Klasik kokteyllerinden Sex on the Beach ve Hurricane gibi içkiler, genellikle kokteyllerle ilk tanışma noktası olmuştur. Meyveli, renkli ve cazip bu karışımlar, aynı zamanda güçlü alkol içerikleriyle dikkat çeker. Ancak bu dünyada sebzelerin yeri neredeyse yok gibiydi.
Oysa ünlü Bloody Mary kokteylini düşünmeden sebzeleri kokteyllerden tamamen dışlamak yanlış olur. Domates suyu ve kereviz sapı olmadan bu ikonik içeceği hayal etmek mümkün değil. 1920'lerde Harry's New York Bar'da Fernand Pete Petiot tarafından yaratıldığı düşünülen Bloody Mary, sebzelerin kokteyl dünyasındaki yolculuğunu başlatmıştır.
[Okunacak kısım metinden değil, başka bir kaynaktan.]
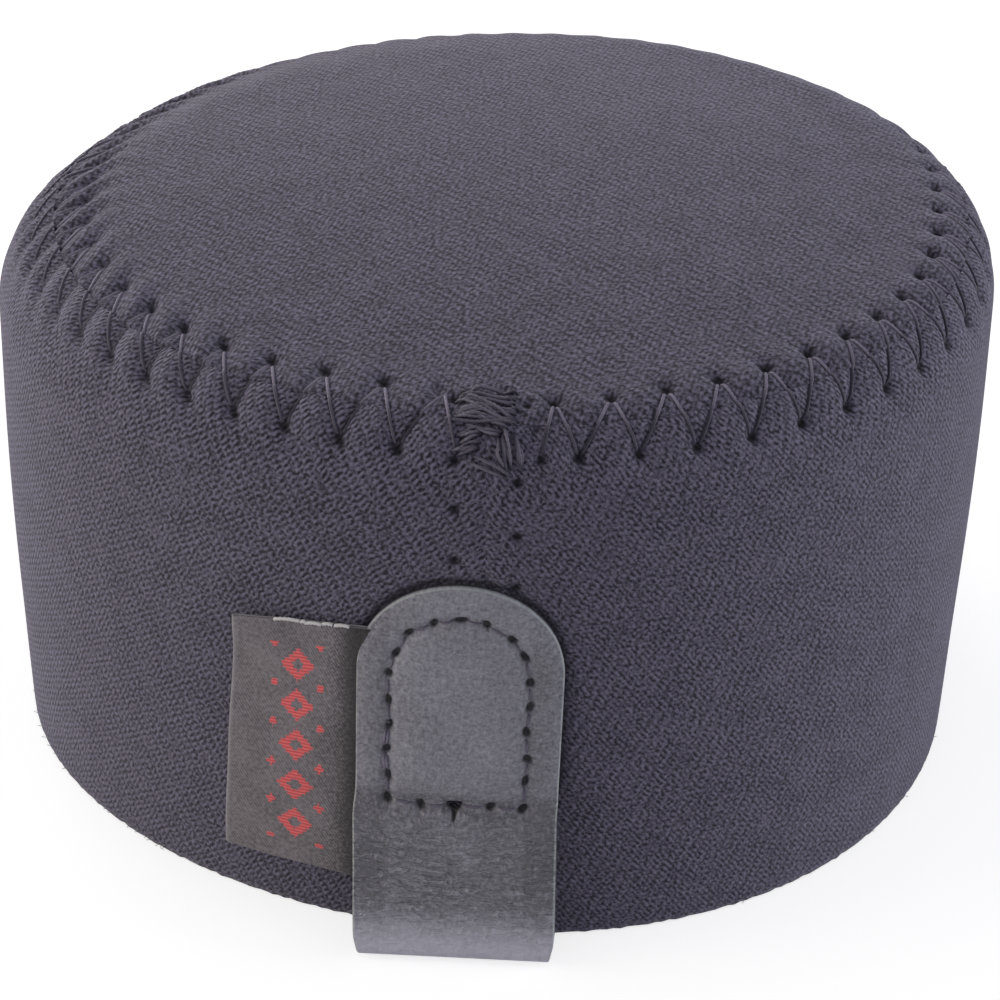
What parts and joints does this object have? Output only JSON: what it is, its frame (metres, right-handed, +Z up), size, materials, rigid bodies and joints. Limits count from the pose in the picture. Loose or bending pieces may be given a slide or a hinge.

Sebze suları, içeceklere benzersiz tatlar ekleyebilir. Örneğin, turp suyu, gin’in ardıç notalarıyla uyum sağlar ve lime ile birleştiğinde ferahlatıcı bir twist yaratır. Paprika, havuç, salatalık ve kırmızı pancar da giderek popüler hale geliyor. Özellikle pancar, yüksek şeker içeriği ile dikkat çeker.
Sebzelerin sadece suyu değil, diğer formları da barmenlerin elinde bir sanata dönüşüyor. Örneğin, tereyağında sotelenmiş kabak, içeceklere hoş bir umami katabilir. Dolmalık biberden yapılan tatlımsı şuruplar ise özgün tatlar yaratmak için ideal bir tabandır.
Sebze bazlı kokteyller, sadece içecek dünyasında yeni bir trend değil, aynı zamanda tatların sınırlarını zorlayan bir keşif yolculuğu. Kendinizi klasik kokteyllerden farklı bir deneyime açmak istiyorsanız, sebze bahçesinin kapıları size her zaman açık!